Cause increased parking problems in the vicinity of the park

Lead to a change to the landscape and loss of tranquil aspects of the park

Contribute to more people urinating publically in bushes and against trees rather than paying the recently introduced toilet charge of 20p

Bring increased anti-social behaviour.

The survey report continues: ‘One of the prime reasons for building a skate park is to encourage families with a range of children to visit the park and to keep young people playing outside for as long as possible. Bath has a higher than average level of childhood obesity, and every opportunity is being sought to encourage a pattern of healthy lifestyles.

Such lifestyles will carry them into adulthood with physical activity and social interaction at its core. It has been shown that children will play outdoors until the age of 11 with little encouragement needed, but after that age, it is the family involvement that will set a pattern for life.

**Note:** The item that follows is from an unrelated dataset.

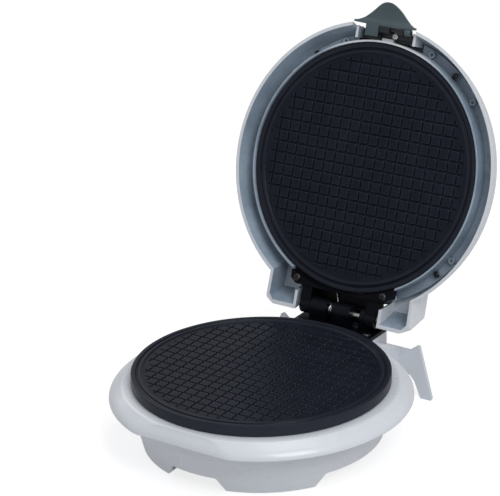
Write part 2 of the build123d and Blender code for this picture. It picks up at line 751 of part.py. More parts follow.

With parents asking for more for their older children to do in the park, the new skate park would assist parents by encouraging their children to go outdoors and stay active.’

Alice Park

Alice Park.

The report concludes:

‘There was a good response to the consultation (282 recorded responses), with a clear majority in favour of the development of a skate park in Alice Park (68%: Yes; 29%: No).

There are existing concerns about parking and road safety along Gloucester Road and the commissioning of a specialist parking and traffic survey would be advisable as part of a project to build a skate park in Alice Park.


Parking around the park can already be a real safety issue.

Those opposed to the scheme have concerns that a new Skatepark would increase the number of incidences of anti-social behaviour and these would need to be addressed through improved surveillance by a partnership of police, council officers and the community. There would also need to be a clearly publicised reporting system for those who witness incidents of this kind.

An appetite for improving other facilities in the park suggests that an investment in improving the tennis courts would be welcomed by park users’.